SOURCE EXCERPT:
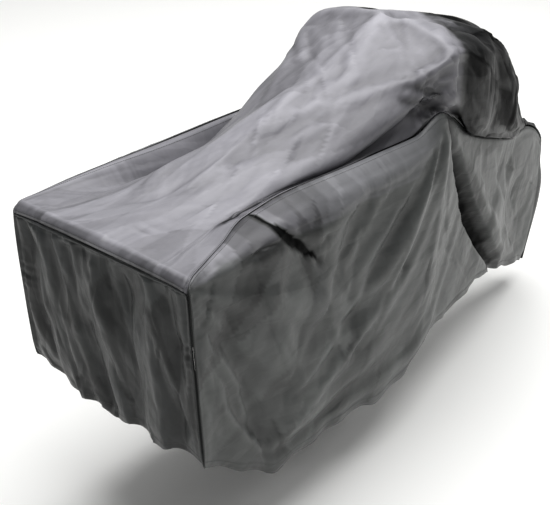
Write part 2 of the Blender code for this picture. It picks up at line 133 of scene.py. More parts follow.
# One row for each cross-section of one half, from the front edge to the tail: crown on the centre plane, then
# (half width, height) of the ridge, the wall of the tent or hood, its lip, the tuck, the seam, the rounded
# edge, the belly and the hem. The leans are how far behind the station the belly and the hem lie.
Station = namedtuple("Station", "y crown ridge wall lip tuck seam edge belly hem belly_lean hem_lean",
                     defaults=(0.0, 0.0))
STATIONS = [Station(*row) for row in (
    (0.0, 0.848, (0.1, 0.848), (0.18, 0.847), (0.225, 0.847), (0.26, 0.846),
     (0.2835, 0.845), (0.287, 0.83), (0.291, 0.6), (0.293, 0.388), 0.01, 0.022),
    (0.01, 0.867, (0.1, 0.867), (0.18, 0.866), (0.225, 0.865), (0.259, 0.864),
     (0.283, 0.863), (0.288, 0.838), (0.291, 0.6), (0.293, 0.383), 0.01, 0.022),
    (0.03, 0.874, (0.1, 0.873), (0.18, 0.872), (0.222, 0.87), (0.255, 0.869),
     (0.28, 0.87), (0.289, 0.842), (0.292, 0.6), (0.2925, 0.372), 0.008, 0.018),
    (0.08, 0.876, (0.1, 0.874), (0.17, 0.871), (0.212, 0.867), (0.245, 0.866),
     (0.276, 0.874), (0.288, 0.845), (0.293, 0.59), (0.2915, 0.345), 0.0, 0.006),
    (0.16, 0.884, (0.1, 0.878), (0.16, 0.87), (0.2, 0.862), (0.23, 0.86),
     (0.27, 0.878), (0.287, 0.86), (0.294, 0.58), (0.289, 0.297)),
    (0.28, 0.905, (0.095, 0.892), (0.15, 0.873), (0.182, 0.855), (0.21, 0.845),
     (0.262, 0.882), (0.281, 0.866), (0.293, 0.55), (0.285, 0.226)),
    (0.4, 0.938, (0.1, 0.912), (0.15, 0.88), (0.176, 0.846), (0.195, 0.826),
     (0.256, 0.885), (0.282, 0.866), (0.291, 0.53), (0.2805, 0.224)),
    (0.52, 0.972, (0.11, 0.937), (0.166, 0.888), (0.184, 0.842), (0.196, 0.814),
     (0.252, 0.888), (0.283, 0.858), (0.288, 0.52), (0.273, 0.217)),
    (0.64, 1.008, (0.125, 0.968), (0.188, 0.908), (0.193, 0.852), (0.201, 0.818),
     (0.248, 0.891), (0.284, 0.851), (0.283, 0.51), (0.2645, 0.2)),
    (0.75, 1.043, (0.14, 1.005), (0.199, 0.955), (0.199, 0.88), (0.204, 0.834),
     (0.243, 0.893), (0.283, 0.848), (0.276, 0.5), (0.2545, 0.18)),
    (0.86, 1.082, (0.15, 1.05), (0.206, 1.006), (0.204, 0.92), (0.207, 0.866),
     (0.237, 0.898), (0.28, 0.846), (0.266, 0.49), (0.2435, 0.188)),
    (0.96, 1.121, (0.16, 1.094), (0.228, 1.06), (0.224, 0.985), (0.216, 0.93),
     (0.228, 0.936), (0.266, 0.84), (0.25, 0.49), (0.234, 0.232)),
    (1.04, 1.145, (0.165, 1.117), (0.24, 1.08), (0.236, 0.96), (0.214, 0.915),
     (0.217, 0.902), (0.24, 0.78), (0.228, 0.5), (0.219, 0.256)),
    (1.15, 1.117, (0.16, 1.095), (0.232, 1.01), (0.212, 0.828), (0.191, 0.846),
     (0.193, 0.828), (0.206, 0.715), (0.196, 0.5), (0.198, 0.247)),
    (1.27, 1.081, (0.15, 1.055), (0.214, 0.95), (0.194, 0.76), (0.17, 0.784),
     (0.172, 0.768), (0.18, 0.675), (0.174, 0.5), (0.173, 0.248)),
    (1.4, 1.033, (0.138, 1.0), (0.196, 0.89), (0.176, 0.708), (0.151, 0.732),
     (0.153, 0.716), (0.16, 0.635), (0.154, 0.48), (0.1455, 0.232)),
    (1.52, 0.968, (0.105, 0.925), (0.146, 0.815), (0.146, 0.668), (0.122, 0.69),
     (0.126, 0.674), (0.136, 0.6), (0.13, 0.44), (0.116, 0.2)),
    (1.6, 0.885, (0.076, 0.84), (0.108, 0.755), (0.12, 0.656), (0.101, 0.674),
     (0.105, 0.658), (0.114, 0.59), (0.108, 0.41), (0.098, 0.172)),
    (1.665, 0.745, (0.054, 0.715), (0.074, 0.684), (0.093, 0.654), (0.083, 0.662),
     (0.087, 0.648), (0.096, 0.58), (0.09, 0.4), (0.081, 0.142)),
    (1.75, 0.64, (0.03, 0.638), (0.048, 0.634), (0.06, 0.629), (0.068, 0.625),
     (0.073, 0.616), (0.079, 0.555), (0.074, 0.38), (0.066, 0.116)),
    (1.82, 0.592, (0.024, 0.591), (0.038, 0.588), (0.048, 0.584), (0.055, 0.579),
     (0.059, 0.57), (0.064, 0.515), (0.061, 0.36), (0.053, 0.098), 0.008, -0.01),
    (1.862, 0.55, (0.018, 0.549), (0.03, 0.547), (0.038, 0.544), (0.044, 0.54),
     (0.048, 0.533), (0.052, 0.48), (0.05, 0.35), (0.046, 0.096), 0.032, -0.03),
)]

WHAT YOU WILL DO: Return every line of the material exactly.

WRITTEN ANSWER:
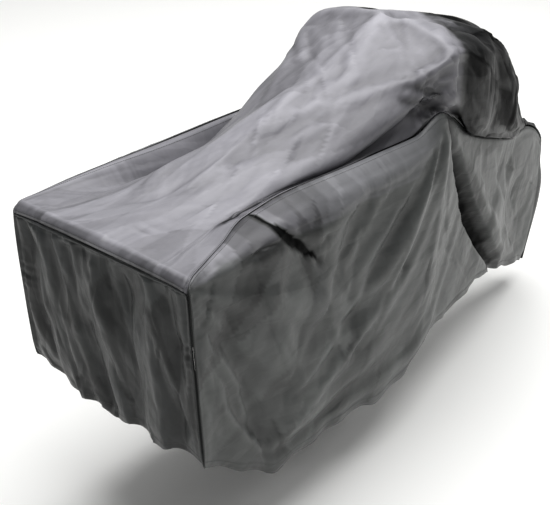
Write part 2 of the Blender code for this picture. It picks up at line 133 of scene.py. More parts follow.
# One row for each cross-section of one half, from the front edge to the tail: crown on the centre plane, then
# (half width, height) of the ridge, the wall of the tent or hood, its lip, the tuck, the seam, the rounded
# edge, the belly and the hem. The leans are how far behind the station the belly and the hem lie.
Station = namedtuple("Station", "y crown ridge wall lip tuck seam edge belly hem belly_lean hem_lean",
                     defaults=(0.0, 0.0))
STATIONS = [Station(*row) for row in (
    (0.0, 0.848, (0.1, 0.848), (0.18, 0.847), (0.225, 0.847), (0.26, 0.846),
     (0.2835, 0.845), (0.287, 0.83), (0.291, 0.6), (0.293, 0.388), 0.01, 0.022),
    (0.01, 0.867, (0.1, 0.867), (0.18, 0.866), (0.225, 0.865), (0.259, 0.864),
     (0.283, 0.863), (0.288, 0.838), (0.291, 0.6), (0.293, 0.383), 0.01, 0.022),
    (0.03, 0.874, (0.1, 0.873), (0.18, 0.872), (0.222, 0.87), (0.255, 0.869),
     (0.28, 0.87), (0.289, 0.842), (0.292, 0.6), (0.2925, 0.372), 0.008, 0.018),
    (0.08, 0.876, (0.1, 0.874), (0.17, 0.871), (0.212, 0.867), (0.245, 0.866),
     (0.276, 0.874), (0.288, 0.845), (0.293, 0.59), (0.2915, 0.345), 0.0, 0.006),
    (0.16, 0.884, (0.1, 0.878), (0.16, 0.87), (0.2, 0.862), (0.23, 0.86),
     (0.27, 0.878), (0.287, 0.86), (0.294, 0.58), (0.289, 0.297)),
    (0.28, 0.905, (0.095, 0.892), (0.15, 0.873), (0.182, 0.855), (0.21, 0.845),
     (0.262, 0.882), (0.281, 0.866), (0.293, 0.55), (0.285, 0.226)),
    (0.4, 0.938, (0.1, 0.912), (0.15, 0.88), (0.176, 0.846), (0.195, 0.826),
     (0.256, 0.885), (0.282, 0.866), (0.291, 0.53), (0.2805, 0.224)),
    (0.52, 0.972, (0.11, 0.937), (0.166, 0.888), (0.184, 0.842), (0.196, 0.814),
     (0.252, 0.888), (0.283, 0.858), (0.288, 0.52), (0.273, 0.217)),
    (0.64, 1.008, (0.125, 0.968), (0.188, 0.908), (0.193, 0.852), (0.201, 0.818),
     (0.248, 0.891), (0.284, 0.851), (0.283, 0.51), (0.2645, 0.2)),
    (0.75, 1.043, (0.14, 1.005), (0.199, 0.955), (0.199, 0.88), (0.204, 0.834),
     (0.243, 0.893), (0.283, 0.848), (0.276, 0.5), (0.2545, 0.18)),
    (0.86, 1.082, (0.15, 1.05), (0.206, 1.006), (0.204, 0.92), (0.207, 0.866),
     (0.237, 0.898), (0.28, 0.846), (0.266, 0.49), (0.2435, 0.188)),
    (0.96, 1.121, (0.16, 1.094), (0.228, 1.06), (0.224, 0.985), (0.216, 0.93),
     (0.228, 0.936), (0.266, 0.84), (0.25, 0.49), (0.234, 0.232)),
    (1.04, 1.145, (0.165, 1.117), (0.24, 1.08), (0.236, 0.96), (0.214, 0.915),
     (0.217, 0.902), (0.24, 0.78), (0.228, 0.5), (0.219, 0.256)),
    (1.15, 1.117, (0.16, 1.095), (0.232, 1.01), (0.212, 0.828), (0.191, 0.846),
     (0.193, 0.828), (0.206, 0.715), (0.196, 0.5), (0.198, 0.247)),
    (1.27, 1.081, (0.15, 1.055), (0.214, 0.95), (0.194, 0.76), (0.17, 0.784),
     (0.172, 0.768), (0.18, 0.675), (0.174, 0.5), (0.173, 0.248)),
    (1.4, 1.033, (0.138, 1.0), (0.196, 0.89), (0.176, 0.708), (0.151, 0.732),
     (0.153, 0.716), (0.16, 0.635), (0.154, 0.48), (0.1455, 0.232)),
    (1.52, 0.968, (0.105, 0.925), (0.146, 0.815), (0.146, 0.668), (0.122, 0.69),
     (0.126, 0.674), (0.136, 0.6), (0.13, 0.44), (0.116, 0.2)),
    (1.6, 0.885, (0.076, 0.84), (0.108, 0.755), (0.12, 0.656), (0.101, 0.674),
     (0.105, 0.658), (0.114, 0.59), (0.108, 0.41), (0.098, 0.172)),
    (1.665, 0.745, (0.054, 0.715), (0.074, 0.684), (0.093, 0.654), (0.083, 0.662),
     (0.087, 0.648), (0.096, 0.58), (0.09, 0.4), (0.081, 0.142)),
    (1.75, 0.64, (0.03, 0.638), (0.048, 0.634), (0.06, 0.629), (0.068, 0.625),
     (0.073, 0.616), (0.079, 0.555), (0.074, 0.38), (0.066, 0.116)),
    (1.82, 0.592, (0.024, 0.591), (0.038, 0.588), (0.048, 0.584), (0.055, 0.579),
     (0.059, 0.57), (0.064, 0.515), (0.061, 0.36), (0.053, 0.098), 0.008, -0.01),
    (1.862, 0.55, (0.018, 0.549), (0.03, 0.547), (0.038, 0.544), (0.044, 0.54),
     (0.048, 0.533), (0.052, 0.48), (0.05, 0.35), (0.046, 0.096), 0.032, -0.03),
)]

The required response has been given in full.